Quantification of continuous flood hazard using random forest classification and flood insurance claims at large spatial scales: a pilot study in southeast Texas

Prepared by:

William Mobley, Antonia Sebastian, Russell Blessing, Wesley E. Highfield, Laura Stearns, Samuel D. Brody

Prepared for:

Natural Hazards and Earth System Sciences

Publication Date:

March 1, 2021

Pre-disaster planning and mitigation necessitate detailed spatial information about flood hazards and their associated risks. In the US, the Federal Emergency Management
Agency (FEMA) Special Flood Hazard Area (SFHA) provides important information about areas subject to flooding during the 1% riverine or coastal event. The binary nature of flood hazard maps obscures the distribution of property risk inside of the SFHA and the residual risk outside of the SFHA, which can undermine mitigation efforts.

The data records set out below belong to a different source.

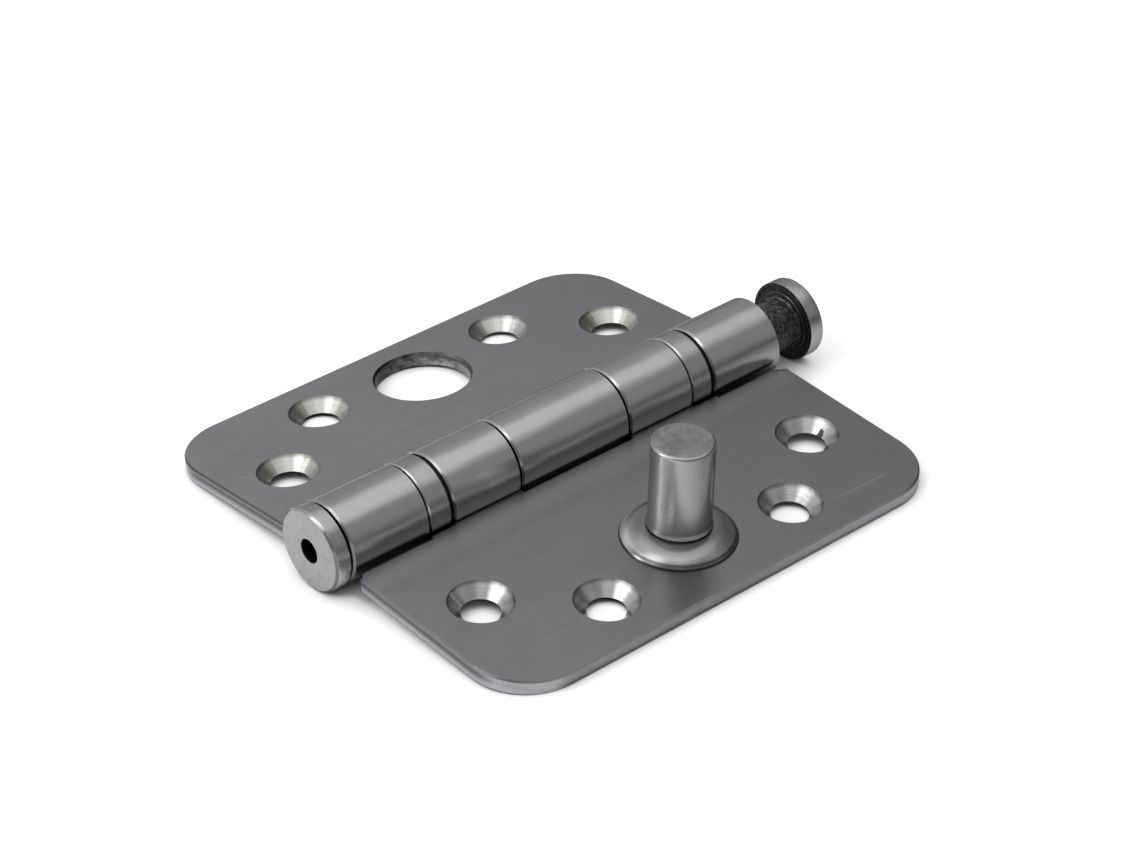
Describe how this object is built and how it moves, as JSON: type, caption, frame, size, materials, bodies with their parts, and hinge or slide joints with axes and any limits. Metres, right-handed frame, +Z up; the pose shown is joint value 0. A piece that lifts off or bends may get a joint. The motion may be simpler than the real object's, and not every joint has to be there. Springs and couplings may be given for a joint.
{
  "type": "ball bearing butt hinge",
  "caption": "Steel butt hinge with rolled knuckles, thrust ball bearings, countersunk screw holes, a security stud and a pin partly drawn out.",
  "frame": {"origin": "middle of the barrel on the pin axis", "axes": "+Y along the pin axis towards the pin's head, +Z up from the surface the hinge lies on, +X towards the door leaf"},
  "size_m": [0.0902, 0.1022, 0.0215],
  "materials": {
    "leaf_steel": "brushed satin steel, darker on the leaves",
    "stud_steel": "turned steel",
    "washer_steel": "pressed satin steel",
    "pin_steel": "turned steel head over a dark oiled shank",
    "cap_steel": "turned steel",
    "bearing_steel": "brushed steel shroud",
    "race_steel": "ground hardened steel",
    "ball_steel": "polished hardened steel",
    "cage_brass": "pressed brass"
  },
  "bodies": {
    "frame_side": {"frame_leaf": "leaf_steel", "end_cap": "cap_steel", "near_bearing_shell": "bearing_steel", "near_seated_race": "race_steel", "far_running_race": "race_steel"},
    "door_side": {"door_leaf": "leaf_steel", "security_stud": "stud_steel", "stud_washer": "washer_steel", "far_bearing_shell": "bearing_steel", "far_seated_race": "race_steel", "near_running_race": "race_steel"},
    "pin": {"hinge_pin": "pin_steel"},
    "near_balls": {"near_ball_cage": "cage_brass", "near_ball_01": "ball_steel", "near_ball_02": "ball_steel", "near_ball_03": "ball_steel", "near_ball_04": "ball_steel", "near_ball_05": "ball_steel", "near_ball_06": "ball_steel"},
    "far_balls": {"far_ball_cage": "cage_brass", "far_ball_01": "ball_steel", "far_ball_02": "ball_steel", "far_ball_03": "ball_steel", "far_ball_04": "ball_steel", "far_ball_05": "ball_steel", "far_ball_06": "ball_steel"}
  },
  "joints": [
    {"name": "leaf_swing", "type": "hinge", "parent": "frame_side", "child": "door_side", "pos_m": [0, 0, 0], "axis": [0, -1, 0], "range_deg": [-92.38, 187.62]},
    {"name": "near_balls_roll", "type": "hinge", "parent": "frame_side", "child": "near_balls", "pos_m": [0, 0, 0], "axis": [0, -1, 0], "range_deg": [-46.69, 94.31]},
    {"name": "far_balls_roll", "type": "hinge", "parent": "frame_side", "child": "far_balls", "pos_m": [0, 0, 0], "axis": [0, -1, 0], "range_deg": [-46.69, 94.31]},
    {"name": "pin_slide", "type": "slide", "parent": "frame_side", "child": "pin", "axis": [0, 1, 0], "range_m": [-0.0068, 0.07]}
  ],
  "couplings": [
    {"joint": "near_balls_roll", "follows": "leaf_swing", "ratio": 0.5},
    {"joint": "far_balls_roll", "follows": "leaf_swing", "ratio": 0.5}
  ]
}
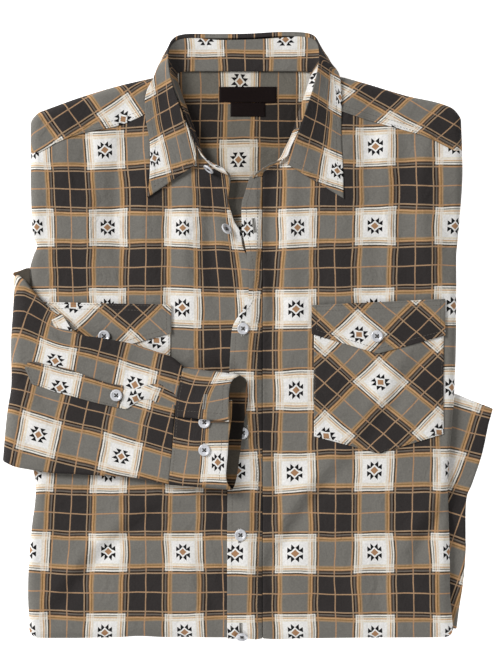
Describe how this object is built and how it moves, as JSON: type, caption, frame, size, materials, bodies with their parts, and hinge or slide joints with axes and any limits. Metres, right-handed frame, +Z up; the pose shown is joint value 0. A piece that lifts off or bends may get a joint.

Machine learning techniques provide an alternative approach to estimating flood hazards across large spatial scales at low computational expense. This study presents a pilot study for the Texas Gulf Coast region using random forest classification to predict flood probability across a 30 523 km2 area. Using a record of National Flood Insurance Program (NFIP) claims dating back to 1976 and high-resolution geospatial data, we generate a continuous flood hazard map for 12 US Geological Survey (USGS) eight-digit hydrologic unit code (HUC) watersheds. Results indicate that the random forest model predicts flooding with a high sensitivity (area under the curve, AUC: 0.895), especially compared to the existing FEMA regulatory floodplain. Our model identifies 649 000 structures with at least a 1% annual chance of flooding, roughly 3 times more than are currently identified by FEMA as flood-prone.